Nous savons que près de 90% des affaires pénales sont dirigées et contrôlé par le procureur de la République qui est un magistrat qui se différencie de ses collègues qui jugent.

Or, en sa qualité de magistrat chargé de la direction et du contrôle des enquêtes pénales, le procureur de la République valide ou ordonne des mesures attentatoires aux libertés individuelles (garde à vue, écoutes téléphoniques, sonorisations, géolocalisation…).

La décision du 2 mars 2021 est venue dire en droit que « l’accès des autorités nationales compétentes aux données conservées est subordonné à un contrôle préalable effectué soit par une juridiction soit par une entité administrative indépendante et que la décision de cette juridiction ou de cette entité intervienne à la suite d’une demande motivée de ces autorités présentées, notamment, dans le cadre de procédures de prévention, de détection ou de poursuites pénales. » (§51)

 L’exigence d’indépendance à laquelle doit satisfaire l’autorité chargée d’exercer le contrôle préalable, rappelé au point 51 du présent arrêt, impose que cette autorité ait la qualité de tiers par rapport à celle qui demande l’accès aux données, de sorte que la première soit en mesure d’exercer ce contrôle de manière objective et impartiale à l’abri de toute influence extérieure. En particulier, dans le domaine pénal, l’exigence d’indépendance implique, ainsi que l’a relevé M. l’avocat général en substance au point 126 de ses conclusions, que l’autorité chargée de ce contrôle préalable, d’une part, ne soit pas impliquée dans la conduite de l’enquête pénale en cause et, d’autre part, ait une position de neutralité vis-à-vis des parties à la procédure pénale. » (§54)

Tel n’est pas le cas d’un ministère public qui dirige la procédure d’enquête et exerce, le cas échéant, l’action publique. En effet, le ministère public a pour mission non pas de trancher en toute indépendance un litige, mais de le soumettre, le cas échéant, à la juridiction compétente, en tant que partie au procès exerçant l’action pénale. » (§55)

C’est exactement le rôle et la place du procureur de la République dans notre procédure pénale française.

Il dirige l’enquête pénale et exerce l’action publique en poursuivant les auteurs d’infractions.

Par cet arrêt, la CJUE va au-delà de la jurisprudence de la Cour européenne des Droits de l’Homme (CEDH, Medvedyev c. France, n°3394/03, 23 mars 2010 ; CEDH, Moulin c. France, n°37104/06, 23 nov. 2010) et celle de la Cour de cassation avant la réforme de la procédure pénale issue de la loi dite Taubira du 25 juillet 2013 (Crim, 15 déc. 2010, n°10-83.674) : le Ministère public n’est pas une autorité indépendante au sens de l’article 5§3 de la CEDH, ne présentant pas les garanties d’indépendance et d’impartialité requises.

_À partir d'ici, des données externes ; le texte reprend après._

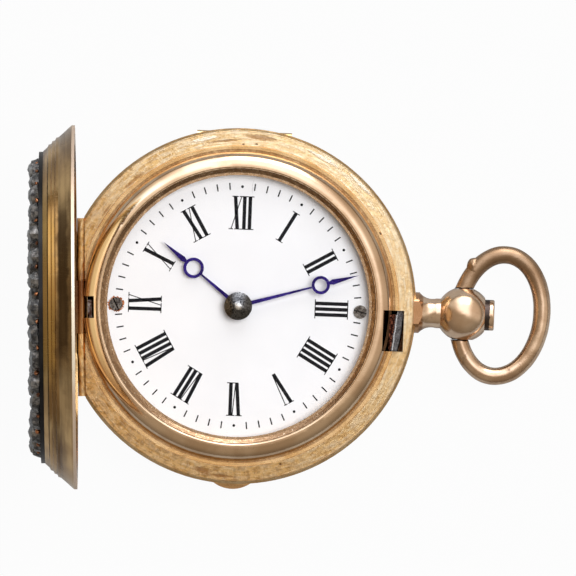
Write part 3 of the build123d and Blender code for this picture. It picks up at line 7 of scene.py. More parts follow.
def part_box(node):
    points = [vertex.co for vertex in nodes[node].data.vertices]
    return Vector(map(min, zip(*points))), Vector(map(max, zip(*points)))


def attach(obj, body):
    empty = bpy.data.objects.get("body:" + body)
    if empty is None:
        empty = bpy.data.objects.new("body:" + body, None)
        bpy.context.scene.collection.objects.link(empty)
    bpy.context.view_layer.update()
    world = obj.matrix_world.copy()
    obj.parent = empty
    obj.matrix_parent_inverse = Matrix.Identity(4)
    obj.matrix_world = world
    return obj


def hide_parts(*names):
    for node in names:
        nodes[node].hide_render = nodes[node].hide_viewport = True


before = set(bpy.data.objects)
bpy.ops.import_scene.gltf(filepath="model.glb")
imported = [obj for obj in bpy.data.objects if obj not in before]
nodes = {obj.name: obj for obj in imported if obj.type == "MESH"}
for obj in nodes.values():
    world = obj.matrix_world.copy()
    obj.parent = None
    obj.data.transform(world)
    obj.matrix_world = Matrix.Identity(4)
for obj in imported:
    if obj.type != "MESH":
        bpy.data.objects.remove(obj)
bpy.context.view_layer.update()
scene = bpy.context.scene
mm = 0.001  # the scene is in metres, the settings below are in millimetres
print("frame loaded:", len(nodes), "nodes")


# One socket of a node tree, so that sums on it can be written as sums
class Wire:
    def __init__(self, board, socket):
        self.board, self.socket = board, socket

    def __add__(self, other):
        return self.board.maths("ADD", self, other)

    __radd__ = __add__

    def __sub__(self, other):
        return self.board.maths("SUBTRACT", self, other)

    def __rsub__(self, other):
        return self.board.maths("SUBTRACT", other, self)

    def __mul__(self, other):
        return self.board.maths("MULTIPLY", self, other)

    __rmul__ = __mul__

    def __truediv__(self, other):
        return self.board.maths("DIVIDE", self, other)

    def __mod__(self, other):
        return self.board.maths("MODULO", self, other)

    def __abs__(self):
        return self.board.maths("ABSOLUTE", self)

    def band(self, low, high):
        # 0 below low, 1 above high, smooth between
        settings = {"interpolation_type": "SMOOTHSTEP"}
        return self.board.node("ShaderNodeMapRange", {0: self, 1: low, 2: high}, settings)

    def fade(self, low, high):
        # 1 below low, 0 above high
        return 1 - self.band(low, high)

    def span(self, start, full, fading, end):
        # 0 before start, 1 from full to fading, 0 after end
        return self.band(start, full) * self.fade(fading, end)


class Board:
    def __init__(self, tree):
        self.tree = tree

    def node(self, kind, values=None, settings=None, out=0):
        made = self.tree.nodes.new(kind)
        for key, value in (settings or {}).items():
            setattr(made, key, value)
        for key, value in (values or {}).items():
            if isinstance(value, Wire):
                self.tree.links.new(value.socket, made.inputs[key])
            else:
                made.inputs[key].default_value = value
        return None if out is None else Wire(self, made.outputs[out])

    def maths(self, operation, *values):
        return self.node("ShaderNodeMath", dict(enumerate(values)), {"operation": operation})

    def parts(self, vector):
        return [self.node("ShaderNodeSeparateXYZ", {0: vector}, out=axis) for axis in "XYZ"]

    def joined(self, x, y, z):
        return self.node("ShaderNodeCombineXYZ", {0: x, 1: y, 2: z})

    def mixed(self, share, first, second):
        values = {0: share}
        for key, colour in ((6, first), (7, second)):
            values[key] = colour if isinstance(colour, Wire) else (*colour, 1)
        return self.node("ShaderNodeMix", values, {"data_type": "RGBA"}, 2)


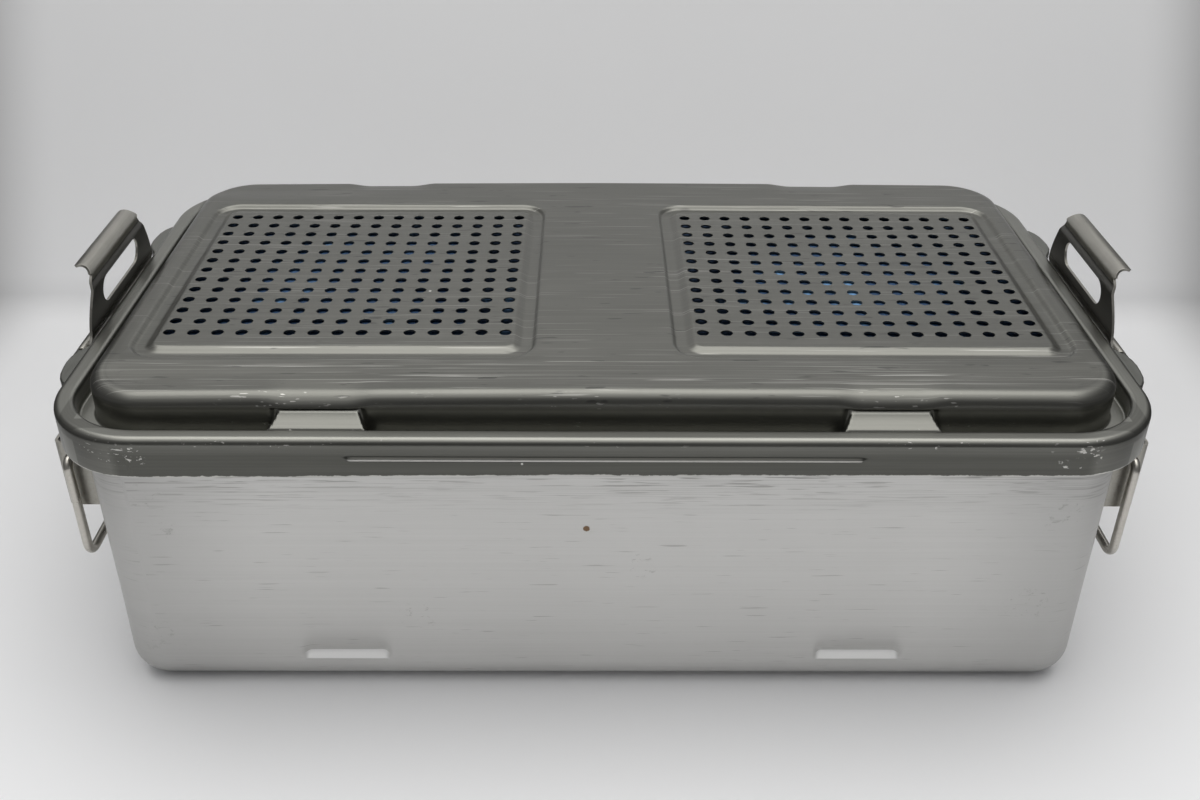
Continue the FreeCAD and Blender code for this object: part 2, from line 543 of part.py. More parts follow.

La loi du 25 juillet 2013 portant réforme du statut du ministère public est donc manifestement insuffisante pour assurer le respect du droit supranational directement applicables dans le droit interne des États membres.

La Cour de justice a considéré que "seule la lutte contre la criminalité grave et la prévention de menaces graves contre la sécurité publique [étaient] de nature à justifier des ingérences graves dans les droits fondamentaux consacrés à l'article 7 et 8 de la Charte".

Dans une précédente décision du 19 avril 2016, la CJUE en date du 19 avril 2016 (n°C-441/14 Grande Chambre) avait dit que :

• 33. Dans ce contexte, il importe de préciser que l’exigence d’une interprétation conforme inclut l’obligation, pour les juridictions nationales, de modifier, le cas échéant, une jurisprudence établie si celle-ci repose sur une interprétation du droit national incompatible avec les objectifs d’une directive (voir, en ce sens, arrêt Centrosteel, C‑456/98, EU:C:2000:402, point 17).

En d’autres termes, il existe une véritable incertitude juridique sur les conditions dans lesquelles certaines procédures pénales sont dirigées aujourd’hui et sur la légalité des actes d’enquête les plus attentatoires aux libertés individuelles.

A ce jour, la plus haute juridiction française en matière pénale (la chambre criminelle de la Cour de Cassation) n’a pas encore été saisie de cette difficulté depuis cette décision de la CJUE du 2 mars 2021.

Il est fort probable que la loi française soit modifiée rapidement pour mettre notre droit en totale conformité avec le droit européen.

En attendant, les enquêteurs, les procureurs et les juges marchent sur des œufs.